Energy-consuming industries

Energy-intensive and construction-related industries have been a prime target for reforms as the government has resisted calls for more stimulus and infrastructure spending to revive faster growth.

On July 25, the Ministry of Industry and Information Technology ordered over 1,400 companies in 19 industries to cut production capacity, state media reported.

Outmoded plants are expected to be shut down in the biggest energy-consuming industries, including steel, cement, aluminum, and papermaking, the official English-language China Daily said.

Coal

Some industries have been overproducing despite low prices and losses.

While coal use was up slightly in the first half, production was down 3.7 percent, CCTD said.

"Most of the state-owned coal mines ramped up output ... but many regional and private mines have either stopped production or trimmed output," Reuters quoted the group as saying.

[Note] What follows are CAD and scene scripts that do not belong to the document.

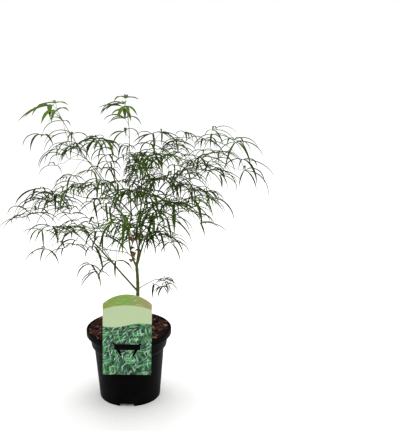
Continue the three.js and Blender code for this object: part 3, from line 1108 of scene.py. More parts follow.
def edit_edges(piece: Piece, test: Callable[[Sequence[float], Sequence[float]], bool]) -> None:
    """Opens a piece in edit mode with the edges selected whose two ends pass a test.

    Args:
        piece: The object.
        test: The test, which takes the two ends' places in metres.
    """
    choose(piece)
    mesh = piece.data
    for group in (mesh.vertices, mesh.edges, mesh.polygons):
        group.foreach_set("select", [False] * len(group))
    for edge in mesh.edges:
        ends = [mesh.vertices[k] for k in edge.vertices]
        if test(ends[0].co, ends[1].co):
            edge.select = True
            for end in ends:
                end.select = True
    bpy.ops.object.mode_set(mode="EDIT")
    bpy.ops.mesh.select_mode(type="EDGE")


class Turning:
    """A piece turned about Z, drawn out ring by ring from its first ring."""

    def __init__(self, name: str, outline: Sequence[tuple[float, float]], sides: int) -> None:
        """Draws the piece out.

        Args:
            name: Its name.
            outline: The radius and height of each ring, from the underside round to the top.
            sides: How many sides it has.
        """
        (radius, height), *rest = outline
        choose()
        bpy.ops.mesh.primitive_circle_add(vertices=sides, radius=radius * MM, location=(0, 0, height * MM))
        self.piece = named(name)
        bpy.ops.object.mode_set(mode="EDIT")
        bpy.ops.mesh.select_mode(type="EDGE")
        bpy.ops.mesh.select_all(action="SELECT")
        for next_radius, next_height in rest:
            bpy.ops.mesh.extrude_edges_move(
                TRANSFORM_OT_translate={"value": (0, 0, (next_height - height) * MM)}
            )
            size = next_radius / radius
            bpy.ops.transform.resize(value=(size, size, 1), center_override=(0, 0, next_height * MM))
            radius, height = next_radius, next_height
        bpy.ops.mesh.edge_face_add()
        bpy.ops.object.mode_set(mode="OBJECT")
        reach, low = (value * MM for value in outline[0])

        def at_start(end: Sequence[float]) -> bool:
            """Whether a corner is on the first ring."""
            return abs(end[2] - low) < 1e-6 and abs(math.hypot(end[0], end[1]) - reach) < 1e-5

        edit_edges(self.piece, lambda one, two: at_start(one) and at_start(two))
        bpy.ops.mesh.edge_face_add()
        bpy.ops.mesh.select_all(action="SELECT")
        bpy.ops.mesh.normals_make_consistent(inside=False)
        bpy.ops.object.mode_set(mode="OBJECT")


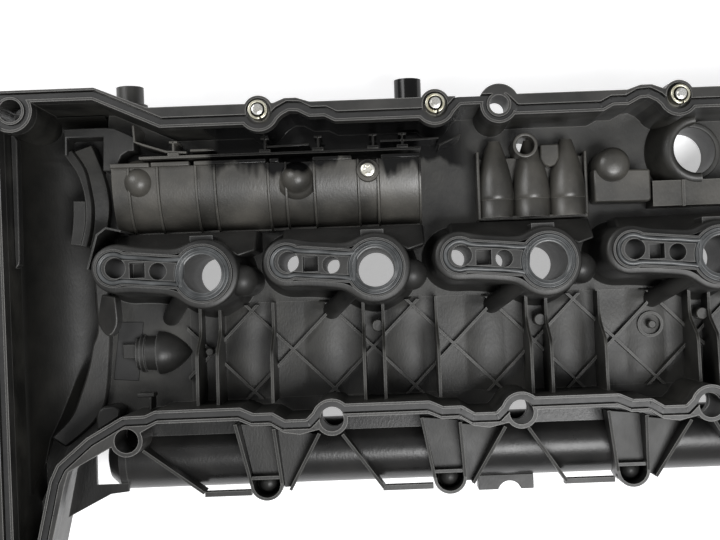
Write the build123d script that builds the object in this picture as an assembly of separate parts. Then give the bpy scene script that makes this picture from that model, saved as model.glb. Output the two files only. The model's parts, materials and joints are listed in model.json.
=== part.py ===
from build123d import *

import math
import os

# A plastic cylinder-head cover for an inline six, lying on its back.
# +X runs rearward along the row of plug wells, +Z points out of the open underside,
# and the origin is the axis of the first plug well on the sealing plane.

# Driving dimensions, in millimetres
PITCH = 91.0                 # distance between cylinders
CYLINDERS = 6
ROOF = -52.0                 # inner face of the roof
SKIN = 3.0                   # wall and roof thickness
FLANGE = 9.0                 # depth of the sealing flange
LIP = 1.4                    # width of the inner sealing lip
GROOVE = 3.8                 # width of the gasket groove
GROOVE_DEPTH = 4.5
BAY_FLOOR = -63.0            # inner face of the deeper timing bay
REST = -84.0                 # ends of the ball posts, which the cover stands on

STRAIGHT_LOW = -71.0         # inner lip on the exhaust side
STRAIGHT_HIGH = 77.4         # inner lip on the intake side
FRONT_IN = -104.0
REAR_IN = 497.0
OUT_LOW = -77.8
OUT_HIGH = 88.2
FRONT_OUT = -112.0
REAR_OUT = 505.0

BOSS_STEP = 99.7             # spacing of the exhaust-side bolt holes
LOW_BOSSES = [(65.2 + BOSS_STEP * i, -79.0) for i in range(5)]
FRONT_BOSS = (-43.0, -86.3)
BOSS_HOLE = 6.3
BOSS_OUT = 8.5
BOLT_Y = 84.4
BOLTS = [32.6, 125.4, 253.6, 346.4, 439.0]
BOLT_BOSS = 7.9
BOLT_RECESS = 6.6            # sunk ring round every sleeve
LOBE = 10.9                  # inner lip radius round every bolt
EMPTY_BOSS = (159.0, 83.0)
FRONT_CORNER = (-97.5, 89.1)
REAR_CORNER = (491.0, 82.5)
LOBE_END = (-101.5, -163.5)
SLEEVE_OUT = 5.1
SLEEVE_IN = 3.75
SLEEVE_LOW = -26.0
SLEEVE_TOP = 3.4
CORNER_ROUND = 2.0

WELL_BORE = 10.15
WELL_OUT = 15.7
TAIL_END = (-46.6, 4.4)      # far end of the seal's tail, from the well's axis
TAIL_HALF = 8.9
TAIL_ROUND = 10.2            # the tail swells round the injector hole
INJECTOR = (-45.5, 4.5)
INJECTOR_R = 5.4
SIDE_HOLE = (-23.2, 2.1)
SIDE_HOLE_R = 4.5

TUBE_Y = -99.8
TUBE_Z = -45.0
TUBE_R = 18.1
TUBE_FRONT = -50.0
TUBE_REAR = 486.0

FILLER = (272.0, 60.2)
FILLER_R = 13.5
VENT = (175.8, 65.0)
REGULATOR = (326.0, 45.0)
VALVE_STUB = (112.5, -46.0)  # X and Z of the vent stub that holds the check valve

NODES = {}


def polygon(points):
    return make_face(Polyline(*points, close=True))


def plate(face, low, high):
    return Pos(0, 0, low) * extrude(face, high - low, dir=(0, 0, 1))


def block(x0, x1, y0, y1, z0, z1):
    return Pos((x0 + x1) / 2, (y0 + y1) / 2, (z0 + z1) / 2) * Box(x1 - x0, y1 - y0, z1 - z0)


def post(x, y, radius, z0, z1):
    return Pos(x, y, (z0 + z1) / 2) * Cylinder(radius, z1 - z0)


def disc(x, y, radius):
    return Pos(x, y) * Circle(radius)


def side_profile(points, x0, x1):
    """A YZ outline swept along X."""
    face = Plane.YZ * polygon(points)
    return Pos(x0, 0, 0) * extrude(face, x1 - x0, dir=(1, 0, 0))


def rod(start, end, radius):
    """A round rod between two points."""
    way = Vector(*end) - Vector(*start)
    plane = Plane(origin=start, z_dir=way)
    return extrude(plane * Circle(radius), way.length)


def rod_x(x0, x1, y, z, radius):
    return Pos((x0 + x1) / 2, y, z) * Rot(0, 90, 0) * Cylinder(radius, x1 - x0)


def rod_y(x, y0, y1, z, radius):
    return Pos(x, (y0 + y1) / 2, z) * Rot(90, 0, 0) * Cylinder(radius, y1 - y0)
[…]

During the period, 26 large coal companies reportedly suffered losses of 4.66 billion yuan (U.S. $759.5 million).

Crosscurrents

But crosscurrents in policy-making make conclusions difficult.

In March, the new government tried to stop overbuilding and price growth in the speculative property sector by ordering a 20-percent profit tax on home sales.

Most local governments ignored the order, which succeeded only in driving more buyers into market, hoping to beat the expected tax increase.

The effect appears to be reflected in a renewed surge in real estate prices and better-than-anticipated results in construction-related industries.

Cement production rose 9.7 percent in the first half, while production of flat glass jumped 10.8 percent, the official Xinhua news agency reported, citing the National Development and Reform Commission (NDRC).

Combined profits in the building materials industry climbed 19.9 percent in the first five months of the year, Xinhua said.

In June, housing prices rose in 63 of the 70 cities monitored by the NBS, suggesting little effect from the government's new policies.

'Wildly uncoordinated'

Similar conflicts have emerged in the natural gas sector, after the NDRC announced a 15-percent rise in wholesale prices for non-residential use on June 28.

On July 24, Xinhua reported that gas-fueled buses and taxis ground to a halt in the northern city of Harbin after local officials refused to approve corresponding retail price hikes, forcing filling stations to close.

"This is a wildly uncoordinated process," said Herberg. "They still do not have bureaucratic instruments to coordinate these things. That's been a huge and consistent problem."

Sudden surges

Analysts have had trouble making sense of sudden surges in energy demand at a time when China's economic growth is believed to be lagging.

Recently, Platts energy news service estimated that apparent oil demand jumped 11.7 percent in June to nearly 10 million barrels per day, far above the 3.9-percent growth rate for the first half of the year.

"The oil data in June was surprisingly robust and was quite a contrast to the seemingly bearish macroeconomic data, such as its sluggish second quarter GDP growth and weakened industrial production," said Platts senior writer Song Yen Ling in a statement.

GDP rose 7.5 percent in the second quarter, while industrial output gained 9.3 percent in the first half, the NBS reported.

China's crude oil imports increased 2 percent in June from a year earlier to 5.4 million barrels per day, according to the GAC.